The overarching motivation for the founding of the CIC wasn’t to make money….At the same time, no one should doubt that China is looking for better returns than it could get from Treasuries and Agencies. If the CIC doesn’t produce better foreign currency returns than SAFE, it is in trouble.
One of Lou Jiwei’s comments in the Weisman article jumped out at me:
Mr. Lou … said concerns about political motivations were unfounded because China’s fund invested mostly in portfolios, or took small positions in companies and did not try to control their policies.
Lou’s argument that the CIC took “small positions” seems at odds with the CIC’s current portfolio, which — best that I can tell — is dominated by large stakes. The CIC has large stakes in four state banks (ICBC, CCB, BoC and CDB), a small stake in China Railways and stakes in Blackstone and Morgan Stanley. It supposedly will be investing with JD Flowers. Its portfolio investments seems dominated by large stakes in the financial sector — see this article.
To me, the big surprise from the CIC has been its — to date — its lack of a conventional diversified portfolio of small stakes in a broad range of companies.
The fact that the CIC holds China’s stake in its state banks indicates it has a mandate that goes beyond simply looking for the best risk-adjusted return.
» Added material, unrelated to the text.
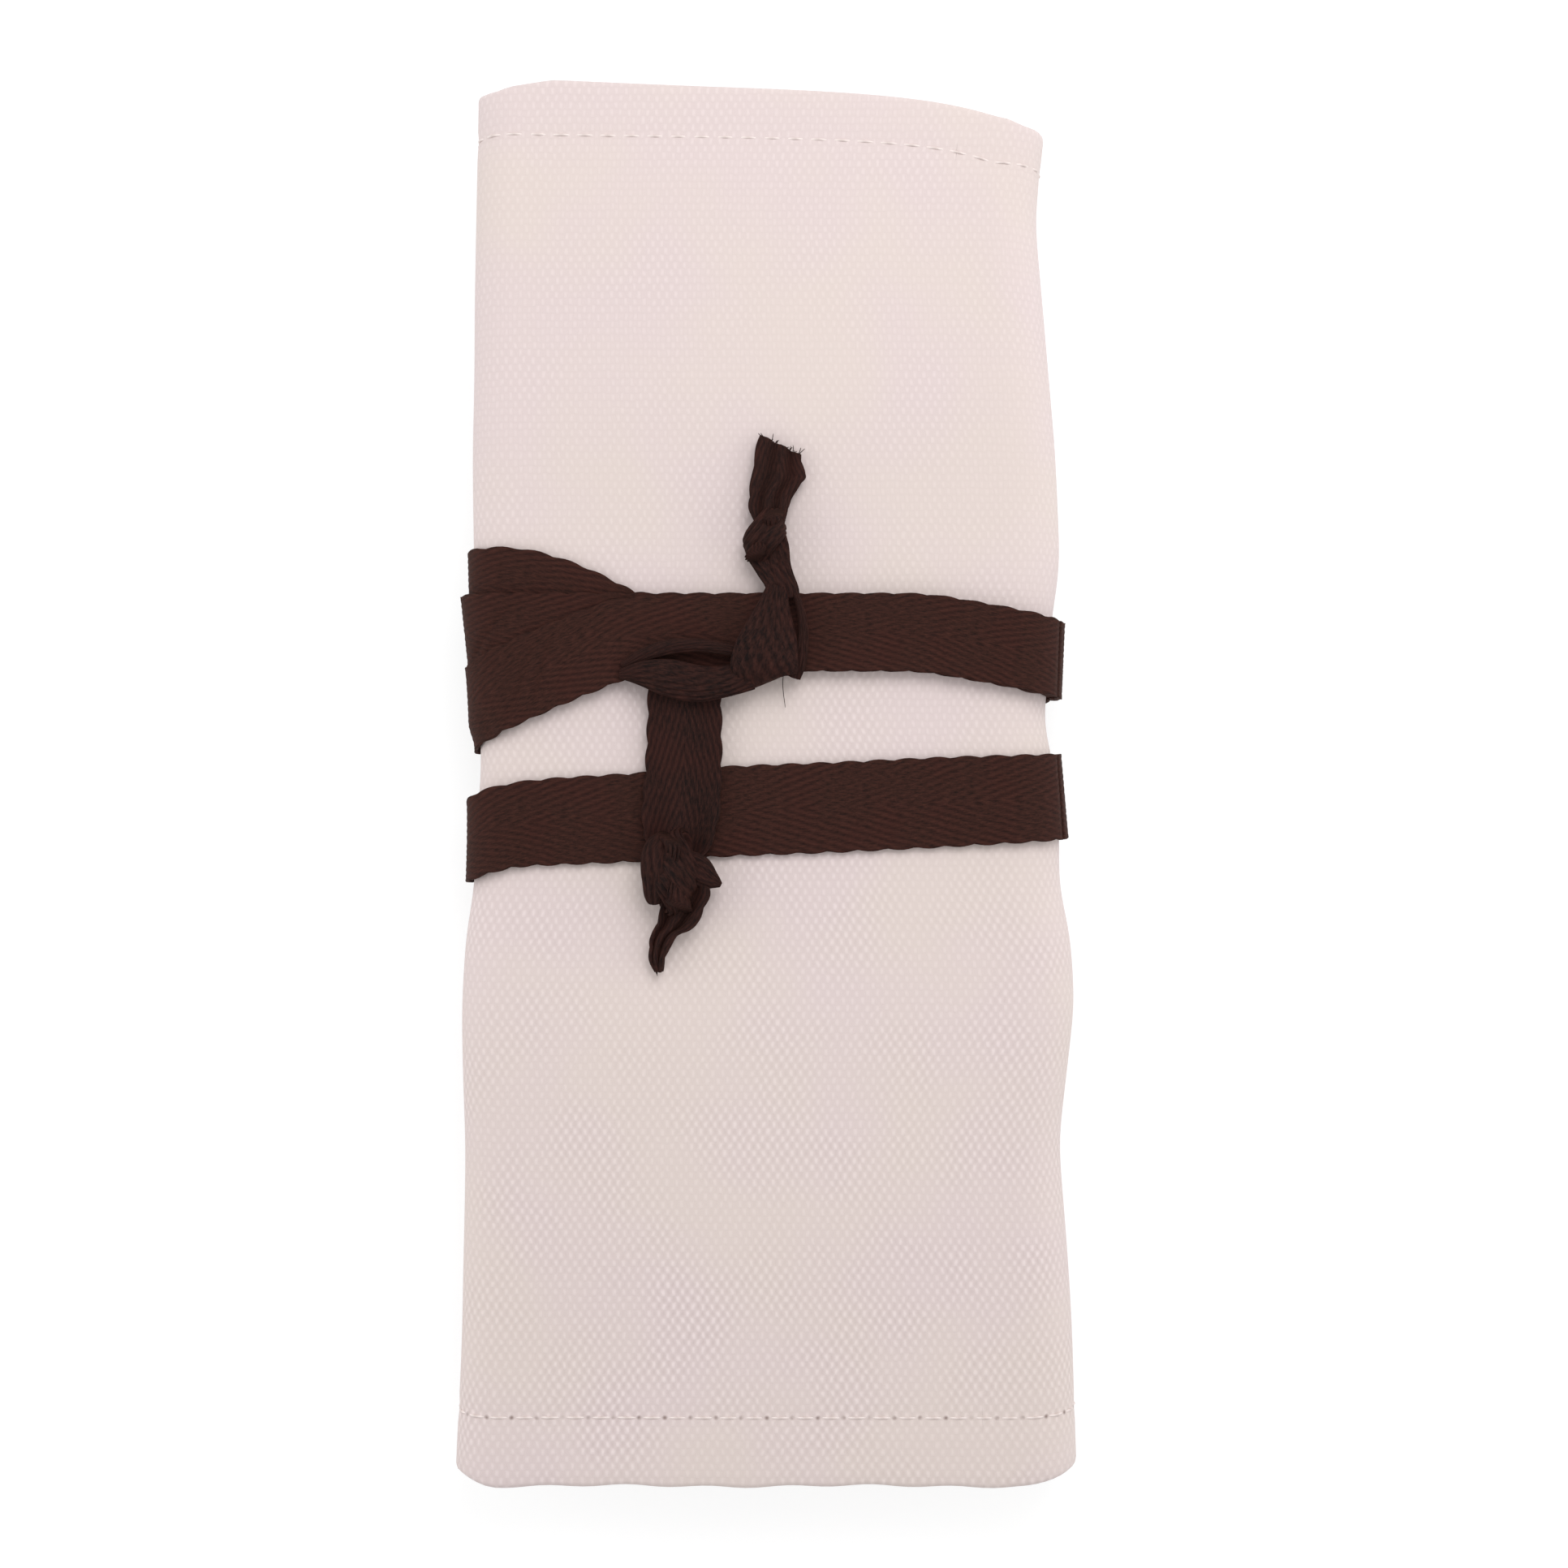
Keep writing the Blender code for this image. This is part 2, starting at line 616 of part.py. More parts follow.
def make_lower_tail(body):
    """The tail that hangs down over the lower band: flat tape, an overhand knot and a pointed end."""
    x, y = LOWER_KNOT
    half = LOWER_KNOT_SIZE[1] / 2
    height = FACE + LAYER + LOWER_KNOT_SIZE[2] / 2
    top = BAND_BOTTOM - CLEARANCE
    high_neck, low_neck = y + half + CLEARANCE, y - half - CLEARANCE
    free_tape("lower_tail", [
        (LOWER_TAIL_X, top, TAIL_HEIGHT, LOWER_TAIL_WIDTH, 0),
        (LOWER_TAIL_X, top - 0.006, layer_height(3.0), LOWER_TAIL_WIDTH, 0),
        (LOWER_TAIL_X, LOW_MIDDLE + TAPE_WIDTH / 2, layer_height(2.6), LOWER_TAIL_WIDTH, 0),
        (LOWER_TAIL_X, LOW_MIDDLE, layer_height(2.6), LOWER_TAIL_WIDTH, 0),
        (LOWER_TAIL_X - 0.0004, high_neck, layer_height(3), LOWER_TAIL_WIDTH * 0.84, 0),
    ], 16, body)
    knot_lump("lower_tail_knot", LOWER_KNOT, LOWER_KNOT_SIZE, 1, -15, body)
    free_tape("lower_tail_tip", [
        (x + 0.0008, low_neck, height, 0.0072, 0),
        (x + 0.0006, low_neck - 0.0020, height - 0.0004, 0.0074, -4),
        (x - 0.0010, low_neck - 0.0044, height - 0.0008, 0.0046, -8),
        (x - 0.0025, low_neck - 0.0066, height - 0.0012, 0.0029, -6),
        (x - 0.0027, LOWER_TIP, height - 0.0020, 0.0012, -6),
    ], 18, body)


def body_at(name, place, parent=None):
    """An empty on a joint's axis, which carries the pieces of one moving body."""
    empty = bpy.data.objects.new(name, None)
    empty.empty_display_size = 0.01
    empty.location = Vector(place)
    bpy.data.collections[COLLECTION].objects.link(empty)
    if parent is not None:
        empty.parent = parent
        empty.matrix_parent_inverse = Matrix.Translation(-parent.location)
    return empty


def main():
    for old in list(bpy.data.objects):
        bpy.data.objects.remove(old)
    collection = bpy.data.collections.new(COLLECTION)
    bpy.context.scene.collection.children.link(collection)
    back = body_at("back_body", (0, 0, 0))
    roll = body_at("roll_body", (HINGE_X, 0, MIDDLE_LEVEL))
    tie = body_at("tie_body", (0, 0, MIDDLE_LEVEL))
    upper = body_at("upper_tail_body", (NECK_X, BAND_TOP, NECK_HEIGHT))
    lower = body_at("lower_tail_body", (LOWER_TAIL_X, BAND_BOTTOM, TAIL_HEIGHT))
    make_cloth(back, roll)
    make_turns(tie)
    make_knot(tie)
    make_upper_tail(upper)
    make_lower_tail(lower)


main()
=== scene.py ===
"""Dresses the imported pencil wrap: woven canvas, hems, stitches, herringbone tape, knots and frayed ends."""

import math
from functools import partial

import bpy
import numpy as np
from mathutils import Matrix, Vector, geometry


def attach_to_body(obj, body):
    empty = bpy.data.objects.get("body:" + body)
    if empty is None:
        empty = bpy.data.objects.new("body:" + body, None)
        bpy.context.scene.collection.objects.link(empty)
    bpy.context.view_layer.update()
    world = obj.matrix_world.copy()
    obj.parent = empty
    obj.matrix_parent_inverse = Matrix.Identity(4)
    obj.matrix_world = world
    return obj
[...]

At the same time, it is hard to draw a clean line between the CIC’s non-commercial activities and its commercial activities. The CIC probably has done far better on its China Railways stake (An investment supposedly done for “short-term earnings”) than on its Blackstone stake.
An era of state-capitalism and state-led globalization will inevitably blur a lot of limes. A sovereign fund could well end up doing better on its investments in its own state-banks than on the rest of its portfolio. Does that make such investments commercial?